Report every line in the listing that contains the string "into".

▶ **Data in this exercise**:
──────────

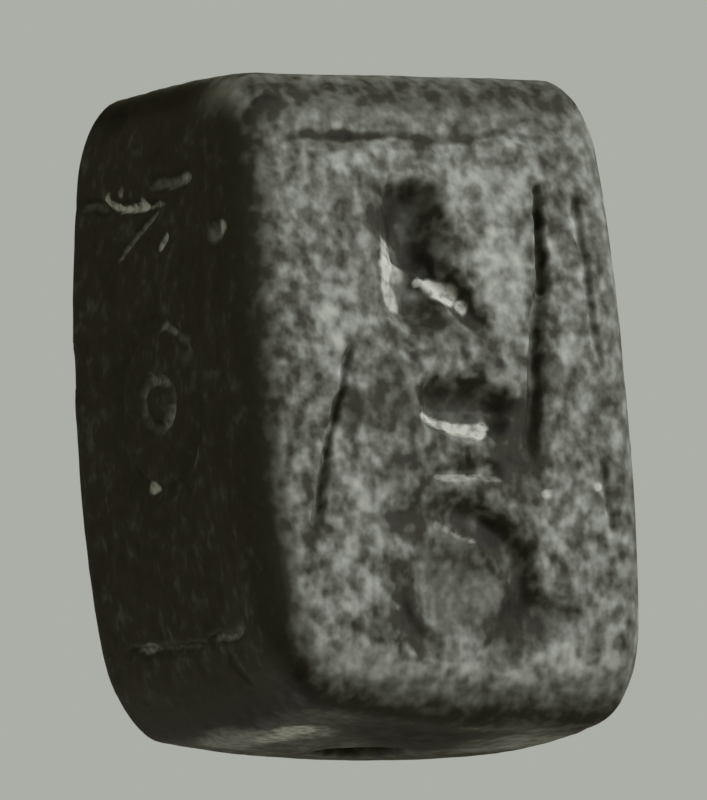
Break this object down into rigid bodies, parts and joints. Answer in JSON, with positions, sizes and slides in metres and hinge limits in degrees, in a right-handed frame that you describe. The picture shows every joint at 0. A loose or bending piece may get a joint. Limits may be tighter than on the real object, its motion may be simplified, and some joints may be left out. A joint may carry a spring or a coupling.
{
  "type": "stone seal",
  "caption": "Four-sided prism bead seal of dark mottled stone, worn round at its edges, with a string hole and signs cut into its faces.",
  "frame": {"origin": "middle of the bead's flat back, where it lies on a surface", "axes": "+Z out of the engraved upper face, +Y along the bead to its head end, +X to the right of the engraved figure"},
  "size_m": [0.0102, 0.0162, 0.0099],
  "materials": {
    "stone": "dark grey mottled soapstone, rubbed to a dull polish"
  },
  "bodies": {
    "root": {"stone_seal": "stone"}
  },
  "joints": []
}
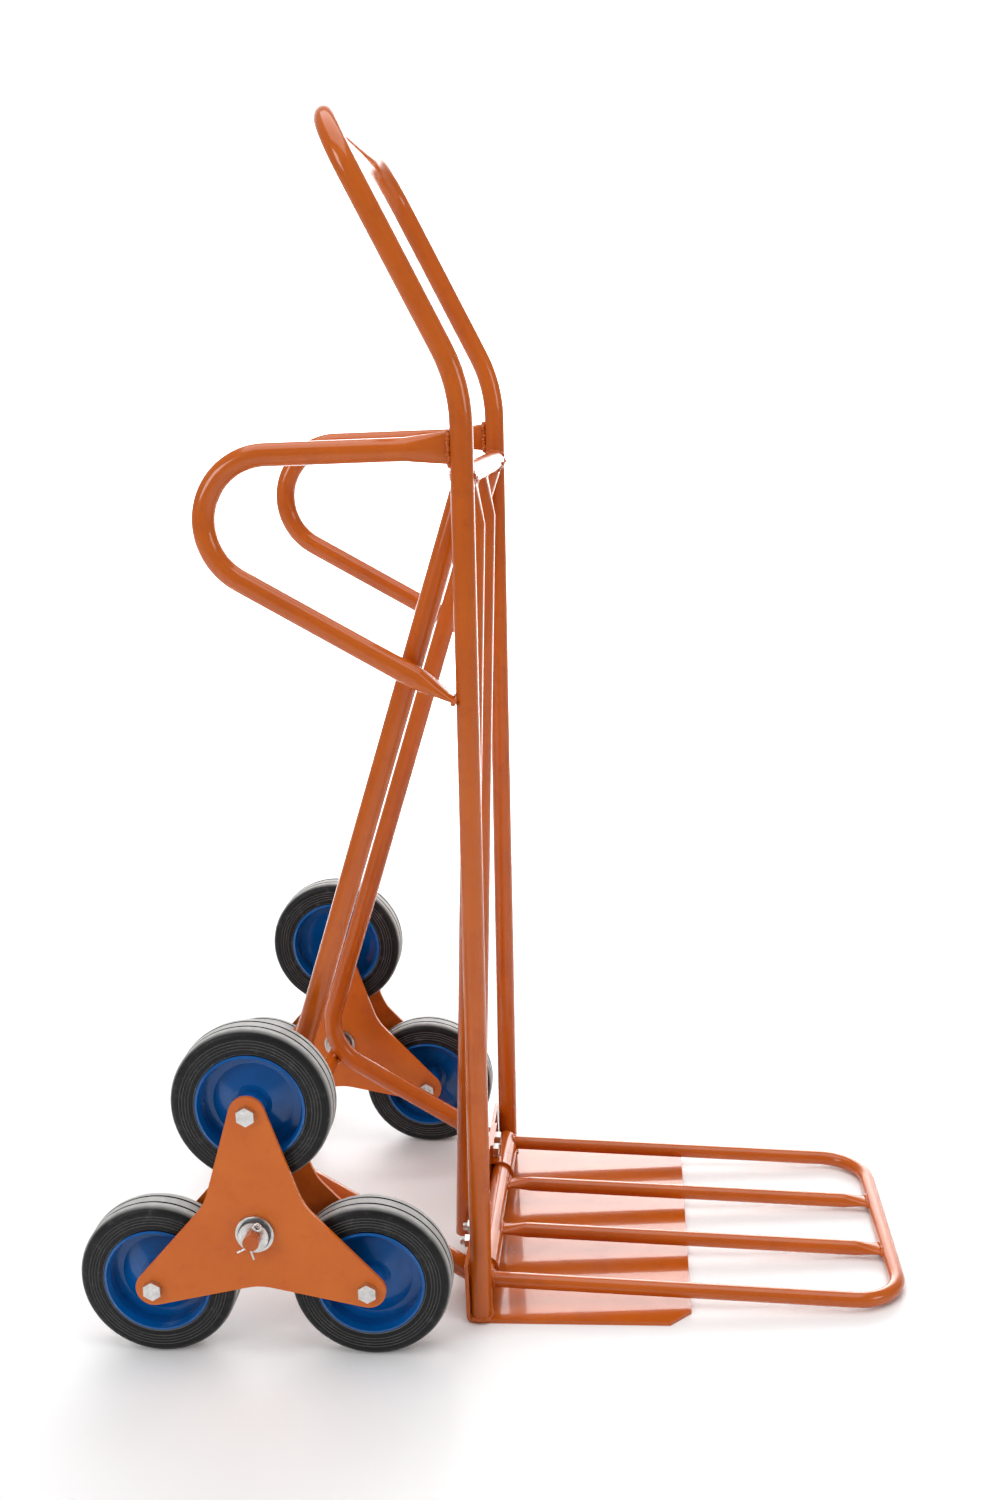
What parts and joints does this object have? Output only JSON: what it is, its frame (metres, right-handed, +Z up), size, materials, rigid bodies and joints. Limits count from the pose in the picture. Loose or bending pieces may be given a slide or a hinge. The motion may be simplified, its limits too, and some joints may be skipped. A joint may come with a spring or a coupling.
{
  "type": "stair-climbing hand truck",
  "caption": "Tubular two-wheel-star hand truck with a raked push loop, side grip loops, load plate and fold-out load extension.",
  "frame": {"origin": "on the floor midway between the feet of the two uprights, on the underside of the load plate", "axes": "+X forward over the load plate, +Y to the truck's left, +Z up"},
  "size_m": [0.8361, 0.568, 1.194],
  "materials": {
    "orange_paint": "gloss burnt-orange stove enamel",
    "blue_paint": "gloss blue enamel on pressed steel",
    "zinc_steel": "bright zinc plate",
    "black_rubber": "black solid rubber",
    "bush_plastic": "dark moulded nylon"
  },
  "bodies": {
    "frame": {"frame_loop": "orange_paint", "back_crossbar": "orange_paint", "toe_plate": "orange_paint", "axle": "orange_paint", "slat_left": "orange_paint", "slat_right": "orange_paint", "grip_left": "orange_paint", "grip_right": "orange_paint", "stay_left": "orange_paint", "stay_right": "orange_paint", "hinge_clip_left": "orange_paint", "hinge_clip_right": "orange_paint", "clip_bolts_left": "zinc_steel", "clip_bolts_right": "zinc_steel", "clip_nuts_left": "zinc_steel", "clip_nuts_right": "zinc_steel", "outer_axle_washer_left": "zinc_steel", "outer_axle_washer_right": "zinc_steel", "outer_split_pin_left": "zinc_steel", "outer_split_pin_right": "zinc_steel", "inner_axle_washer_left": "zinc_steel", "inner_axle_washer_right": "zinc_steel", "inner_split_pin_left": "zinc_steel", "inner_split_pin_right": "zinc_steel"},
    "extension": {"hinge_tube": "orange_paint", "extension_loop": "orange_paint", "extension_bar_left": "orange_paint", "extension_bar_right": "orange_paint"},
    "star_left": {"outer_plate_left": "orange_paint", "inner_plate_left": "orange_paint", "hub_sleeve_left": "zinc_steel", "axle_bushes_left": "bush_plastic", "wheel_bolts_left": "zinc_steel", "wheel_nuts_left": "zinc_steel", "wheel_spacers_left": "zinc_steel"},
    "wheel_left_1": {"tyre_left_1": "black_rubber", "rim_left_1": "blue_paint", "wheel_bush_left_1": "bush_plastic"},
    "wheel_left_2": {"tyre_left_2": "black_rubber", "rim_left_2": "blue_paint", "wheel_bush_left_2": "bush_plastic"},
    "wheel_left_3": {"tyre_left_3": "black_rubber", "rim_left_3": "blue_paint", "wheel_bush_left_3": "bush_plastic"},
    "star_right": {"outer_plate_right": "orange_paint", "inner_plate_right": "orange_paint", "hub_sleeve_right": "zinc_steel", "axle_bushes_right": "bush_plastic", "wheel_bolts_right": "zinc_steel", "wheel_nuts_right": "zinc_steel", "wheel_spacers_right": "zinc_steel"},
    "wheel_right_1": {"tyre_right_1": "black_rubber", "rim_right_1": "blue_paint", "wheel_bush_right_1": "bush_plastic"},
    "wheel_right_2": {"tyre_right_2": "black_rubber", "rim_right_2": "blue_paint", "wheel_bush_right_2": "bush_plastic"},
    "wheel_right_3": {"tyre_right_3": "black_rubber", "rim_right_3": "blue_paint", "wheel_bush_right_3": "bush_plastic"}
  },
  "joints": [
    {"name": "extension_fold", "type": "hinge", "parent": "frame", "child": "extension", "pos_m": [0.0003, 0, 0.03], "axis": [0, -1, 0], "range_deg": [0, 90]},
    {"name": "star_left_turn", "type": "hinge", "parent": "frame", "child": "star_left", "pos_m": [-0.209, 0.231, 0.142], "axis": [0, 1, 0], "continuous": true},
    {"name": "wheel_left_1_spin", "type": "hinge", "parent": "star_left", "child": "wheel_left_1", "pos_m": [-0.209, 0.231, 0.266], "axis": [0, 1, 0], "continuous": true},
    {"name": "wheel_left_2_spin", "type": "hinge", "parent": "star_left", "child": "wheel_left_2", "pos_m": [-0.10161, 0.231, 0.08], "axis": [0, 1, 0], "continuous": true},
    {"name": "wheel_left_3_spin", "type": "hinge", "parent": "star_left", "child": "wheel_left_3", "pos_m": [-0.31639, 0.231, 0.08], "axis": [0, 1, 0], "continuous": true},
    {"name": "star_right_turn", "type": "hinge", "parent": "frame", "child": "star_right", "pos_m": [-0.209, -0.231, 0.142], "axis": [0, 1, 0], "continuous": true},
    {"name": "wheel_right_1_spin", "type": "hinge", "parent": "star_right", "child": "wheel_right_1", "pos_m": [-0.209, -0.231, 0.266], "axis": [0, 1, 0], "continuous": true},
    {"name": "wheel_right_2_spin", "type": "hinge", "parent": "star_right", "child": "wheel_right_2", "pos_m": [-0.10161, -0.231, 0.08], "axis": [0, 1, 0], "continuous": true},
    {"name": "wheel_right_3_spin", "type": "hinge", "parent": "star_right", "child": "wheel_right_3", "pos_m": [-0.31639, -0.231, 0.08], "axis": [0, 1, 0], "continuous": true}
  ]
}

──────────

▶ **Response to this exercise**:
Break this object down into rigid bodies, parts and joints. Answer in JSON, with positions, sizes and slides in metres and hinge limits in degrees, in a right-handed frame that you describe. The picture shows every joint at 0. A loose or bending piece may get a joint. Limits may be tighter than on the real object, its motion may be simplified, and some joints may be left out. A joint may carry a spring or a coupling.
  "caption": "Four-sided prism bead seal of dark mottled stone, worn round at its edges, with a string hole and signs cut into its faces.",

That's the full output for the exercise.